Ukraine is claiming a major success against Russia’s long‑range bomber fleet, saying a strategic Tu‑95MS was destroyed in a drone strike on the Engels‑2 airbase—hundreds of kilometers from the front lines and central to Moscow’s campaign of missile strikes against Ukrainian cities.

On 17 July, President Volodymyr Zelensky stated that Ukraine’s Security Service (SBU) had used a long‑range drone to destroy a Tu‑95 at Engels‑2, calling it part of what he has dubbed “long‑range sanctions” against the aircraft Russia uses to launch cruise missiles at his country. Footage circulating online shows explosions at the airfield and subsequent fire damage, though independent analysts are still working to verify the extent of destruction to specific aircraft.

Earlier reports indicated that during the attack a number of Tu‑22M3 strategic bombers were located at the base, but at least one observer suggested they were not the primary target. Separate open‑source commentary claimed that a Tu‑95MS—a nuclear‑capable platform that has been heavily used in conventional strikes—was the actual focus of the operation. Russia has not publicly confirmed any bomber loss, and its defence ministry has a history of downplaying or delaying acknowledgment of damage to high‑value assets.

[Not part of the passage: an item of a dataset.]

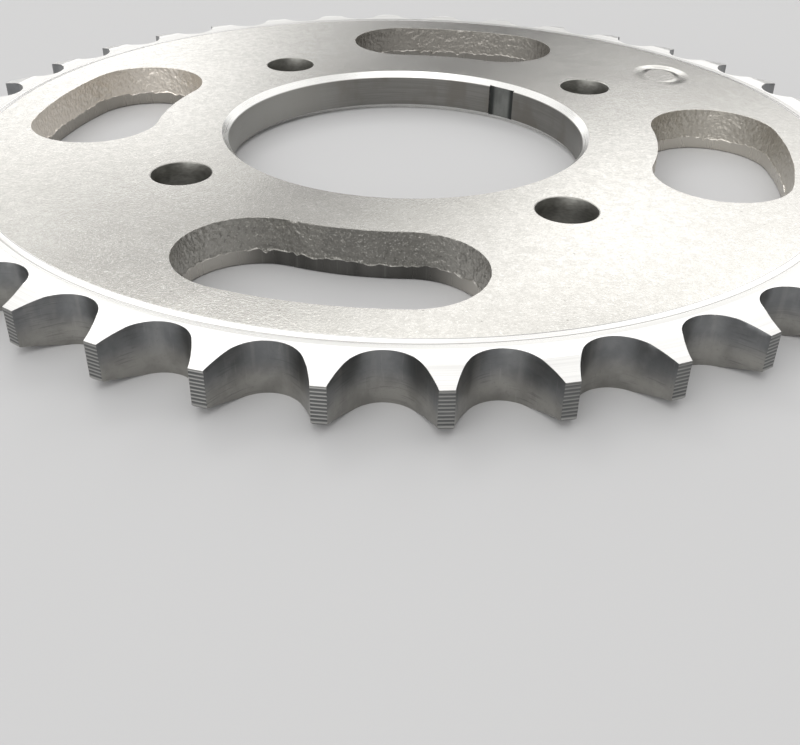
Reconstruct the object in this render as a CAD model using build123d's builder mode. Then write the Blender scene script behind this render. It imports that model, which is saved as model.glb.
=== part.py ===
from build123d import *
from math import cos, pi, radians, sin
import os

# Flat roller-chain sprocket for a small motorcycle's rear hub.
# Origin: on the axis, on the plane the part lies on. +Z: along the bore axis, upwards.

# chain
chain_pitch = 12.70
roller_diameter = 8.51
tooth_count = 36
tooth_phase = 4.18            # degrees from +X to a tooth's centre line

# tooth form
pitch_radius = chain_pitch / (2 * sin(pi / tooth_count))
root_radius = pitch_radius - roller_diameter / 2
outside_radius = 74.95
seat_radius = 0.505 * roller_diameter
seat_half_angle = 55.6        # degrees of seat arc to each side of the gap's centre line
flank_radius = 17.0           # hollow flank that carries the seat out to the tip land

# thicknesses, all heights from the underside
plate_top = 6.90
rim_top = 6.75

# tooth chamfers, turned before the gaps were cut
top_chamfer_radius = 71.2     # the tooth starts to thin here
top_chamfer_drop = 0.77
under_chamfer_radius = 70.4
under_chamfer_rise = 1.14

# shallow turned band where the plate face runs down to the rim
band_inner_radius = 66.5
band_outer_radius = 67.1
band_foot = 6.775
groove_inner_radius = 67.18
groove_outer_radius = 67.42
groove_bottom = 6.735
dish_outer_radius = 68.3      # very slightly hollow strip beside the groove
dish_bottom = 6.742

# bore
bore_radius = 28.5
bore_chamfer = 1.0
relief_width = 5.1            # shallow flat left in the bore wall
relief_depth = 0.15
relief_angle = 63.2

# bolt holes
bolt_circle_radius = 39.0
bolt_hole_radius = 4.3
bolt_hole_count = 4
bolt_hole_break = 0.2

# kidney slots
slot_count = 4
slot_inner_radius = 40.15
slot_outer_radius = 60.15
slot_half_angle = 11.3        # degrees from the slot's middle to the centre of its round end
slot_roll_over = 0.35         # rounded entry edge on the underside

# plain pressed oval ring on the upper face
mark_centre = (41.2, 38.4)
mark_half_width = 5.3
mark_half_length = 6.4
mark_ring_width = 2.8
mark_turn = 10.6              # degrees from +Y to the oval's long axis
mark_depth = 0.2

slot_mid_radius = (slot_inner_radius + slot_outer_radius) / 2
slot_width = slot_outer_radius - slot_inner_radius
seat_centre = root_radius + seat_radius

# points of one tooth gap, drawn along +X
seat_a = radians(seat_half_angle)
seat_end = (seat_centre - seat_radius * cos(seat_a), seat_radius * sin(seat_a))
flank_centre = (
    seat_centre + (flank_radius - seat_radius) * cos(seat_a),
    -(flank_radius - seat_radius) * sin(seat_a),
)
mouth_a = radians(seat_half_angle + 30)
mid_a = radians(seat_half_angle + 15)


def flank_point(a):
    return (flank_centre[0] - flank_radius * cos(a), flank_centre[1] + flank_radius * sin(a))


def mirrored(p):
    return (p[0], -p[1])


os.makedirs("parts", exist_ok=True)

with BuildSketch() as tooth_gap:
    with BuildLine():
        ThreePointArc(mirrored(seat_end), (root_radius, 0), seat_end)
        ThreePointArc(seat_end, flank_point(mid_a), flank_point(mouth_a))
        Line(flank_point(mouth_a), mirrored(flank_point(mouth_a)))
        ThreePointArc(mirrored(flank_point(mouth_a)), mirrored(flank_point(mid_a)), mirrored(seat_end))
    make_face()

with BuildSketch() as kidney:
    SlotArc(
        arc=CenterArc((0, 0), slot_mid_radius, -slot_half_angle, 2 * slot_half_angle),
        height=slot_width,
    )

with BuildPart() as sprocket:
    # turned blank: underside, tooth chamfers, rim, shallow band and plate face
    with BuildSketch(Plane.XZ):
        with BuildLine():
            Polyline(
                (0, 0),
                (under_chamfer_radius, 0),
                (outside_radius, under_chamfer_rise),
                (outside_radius, rim_top - top_chamfer_drop),
                (top_chamfer_radius, rim_top),
                (dish_outer_radius, rim_top),
                (groove_outer_radius, dish_bottom),
                (groove_outer_radius - 0.05, groove_bottom),
                (groove_inner_radius + 0.05, groove_bottom),
                (groove_inner_radius, band_foot),
                (band_outer_radius, band_foot),
                (band_inner_radius, plate_top),
                (0, plate_top),
                close=True,
            )
        make_face()
    revolve(axis=Axis.Z)

    # bore
    with BuildSketch(Plane.XY):
        Circle(bore_radius)
    extrude(amount=plate_top, mode=Mode.SUBTRACT)
    bore_edges = sprocket.edges().filter_by(GeomType.CIRCLE).filter_by(
        lambda e: abs(e.radius - bore_radius) < 0.01
    )
    chamfer(bore_edges, length=bore_chamfer)

    # bolt holes
    with BuildSketch(Plane.XY):
        with PolarLocations(bolt_circle_radius, bolt_hole_count, start_angle=45):
            Circle(bolt_hole_radius)
    extrude(amount=plate_top, mode=Mode.SUBTRACT)
    bolt_edges = sprocket.edges().filter_by(GeomType.CIRCLE).filter_by(
        lambda e: abs(e.radius - bolt_hole_radius) < 0.01
    )
    chamfer(bolt_edges, length=bolt_hole_break)

    # kidney slots
    with BuildSketch(Plane.XY):
        with PolarLocations(0, slot_count):
            add(kidney.sketch)
    extrude(amount=plate_top, mode=Mode.SUBTRACT)
    entry_edges = sprocket.faces().sort_by(Axis.Z)[0].edges().filter_by(
        lambda e: slot_inner_radius - 0.1
        < (e.position_at(0.5).X ** 2 + e.position_at(0.5).Y ** 2) ** 0.5
        < slot_outer_radius + 0.1
        and not (
            e.geom_type == GeomType.CIRCLE
            and abs(e.radius - bolt_hole_radius - bolt_hole_break) < 0.01
        )
    )
    fillet(entry_edges, radius=slot_roll_over)

    # tooth gaps
    with BuildSketch(Plane.XY):
        with PolarLocations(0, tooth_count, start_angle=tooth_phase + 180 / tooth_count):
            add(tooth_gap.sketch)
    extrude(amount=plate_top, mode=Mode.SUBTRACT)

    # shallow flat left in the bore wall
    with BuildSketch(Plane.XY):
        with PolarLocations(bore_radius, 1, start_angle=relief_angle):
            Rectangle(2 * relief_depth, relief_width)
    extrude(amount=plate_top, mode=Mode.SUBTRACT)

    # pressed ring
    with BuildSketch(Plane.XY.offset(plate_top)):
        with Locations(Location((*mark_centre, 0), (0, 0, mark_turn))):
            Ellipse(mark_half_width, mark_half_length)
            Ellipse(
                mark_half_width - mark_ring_width,
                mark_half_length - mark_ring_width,
                mode=Mode.SUBTRACT,
            )
    extrude(amount=-mark_depth, mode=Mode.SUBTRACT)

sprocket.part.label = "sprocket"
export_step(sprocket.part, "parts/sprocket.step")
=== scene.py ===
import math

import bpy
import numpy as np
from mathutils import Matrix, Vector
from mathutils.geometry import delaunay_2d_cdt


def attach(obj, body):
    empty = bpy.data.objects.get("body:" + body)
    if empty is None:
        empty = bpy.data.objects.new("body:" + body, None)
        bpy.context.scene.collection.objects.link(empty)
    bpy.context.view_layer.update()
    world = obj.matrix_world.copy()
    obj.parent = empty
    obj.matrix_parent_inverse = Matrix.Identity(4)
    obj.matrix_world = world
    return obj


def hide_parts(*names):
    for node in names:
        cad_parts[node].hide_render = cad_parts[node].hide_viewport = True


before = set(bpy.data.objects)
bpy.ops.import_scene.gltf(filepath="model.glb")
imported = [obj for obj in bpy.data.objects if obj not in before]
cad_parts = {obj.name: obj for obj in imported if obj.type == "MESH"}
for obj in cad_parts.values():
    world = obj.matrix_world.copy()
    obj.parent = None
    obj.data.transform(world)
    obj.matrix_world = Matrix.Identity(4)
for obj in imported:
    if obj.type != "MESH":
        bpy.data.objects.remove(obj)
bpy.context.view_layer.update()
MM = 0.001

# ---------------------------------------------------------------- dimensions, mm, as in the CAD node
TEETH, PHASE = 36, 4.18
PITCH, ROLLER = 12.70, 8.51
R_PITCH = PITCH / (2 * math.sin(math.pi / TEETH))
R_ROOT = R_PITCH - ROLLER / 2
R_TIP = 74.95
R_SEAT = 0.505 * ROLLER
SEAT_C = R_ROOT + R_SEAT
A_SEAT = math.radians(55.6)
R_FLANK = 17.0
PLATE_T, RIM_Z = 6.90, 6.75
R_CONE_TOP, CONE_DROP = 71.2, 0.77
R_CONE_UNDER, CONE_RISE = 70.4, 1.14
R_BORE, BORE_CH = 28.5, 1.0
RELIEF_W, RELIEF_D, RELIEF_A = 5.1, 0.15, 63.2
R_BOLTS, R_HOLE, HOLE_BREAK = 39.0, 4.3, 0.2
SLOT_RI, SLOT_RO, SLOT_HALF, SLOT_ROLL = 40.15, 60.15, math.radians(11.3), 0.35
MARK_C, MARK_A, MARK_B, MARK_W, MARK_D, MARK_TURN = (41.2, 38.4), 5.3, 6.4, 2.8, 0.2, math.radians(10.6)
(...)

For Ukrainians, the stakes are visceral. Tu‑95s and Tu‑22M3s flying from Engels and other airfields have been instrumental in repeated missile salvos that have killed civilians and wrecked energy and civilian infrastructure across Ukraine. Residents of cities like Kyiv and Kharkiv know the sound of air‑raid sirens that often precede long‑range cruise missile barrages launched, in part, from these distant bombers. The promise that at least one of those aircraft has now been taken off the board carries both symbolic revenge and a practical hope of marginally fewer missiles in future waves.

Operationally, hitting Engels matters because it demonstrates that Ukrainian drones can reach deep into what Russia considers its strategic rear. Engels‑2, located in Russia’s Saratov region, has previously been struck, but the claimed destruction of a bomber raises the cost in a way that damage to support buildings or minor infrastructure does not. It forces Russian planners to reconsider dispersal patterns, hangar protection and air defence density not only along the front but across a swath of central Russia.

For Moscow, the incident—confirmed or not—feeds into a broader pattern of pressure on its military assets. Ukrainian sources also reported that 12 Russian ships were hit in the Black Sea on 17 July alone as part of what Kyiv calls the “Molochka” operation, which it claims has sunk 159 Russian vessels in the Sea of Azov and Black Sea over 12 days. At the same time, Ukraine’s air force reported that Russia launched one Kh‑31P missile, seven Kh‑59/69 missiles and 130 drones overnight, of which Ukrainian defences said they downed or suppressed the majority. The exchange captures a war in which both sides are learning to strike farther and more persistently at the other’s high‑value equipment.

Strategically, any confirmed loss of a Tu‑95 would be significant because these aircraft represent a limited, slow‑to‑replace component of Russia’s strategic aviation. While Russia retains other bombers and missiles, the gradual attrition of platforms like the Tu‑95 erodes both its conventional strike capacity and, at the margins, the redundancy of its nuclear delivery systems. Even if Russia can keep launching from remaining airframes, the psychological effect on pilots, crews and planners of seeing supposedly secure bases repeatedly hit is hard to discount.

The broader lesson is stark: as Ukraine’s long‑range strike capability improves, geography is becoming a weaker shield for Russia’s most prized military assets. The question is no longer whether Kyiv can reach major bases like Engels, but how often it can do so and at what cost to Russia’s ability to project power. Key signals to watch now include satellite and commercial imagery of Engels and other airbases, changes in Russian bomber sortie patterns, and whether Moscow responds with intensified missile barrages or new efforts to strike Ukrainian drone infrastructure deep inside the country.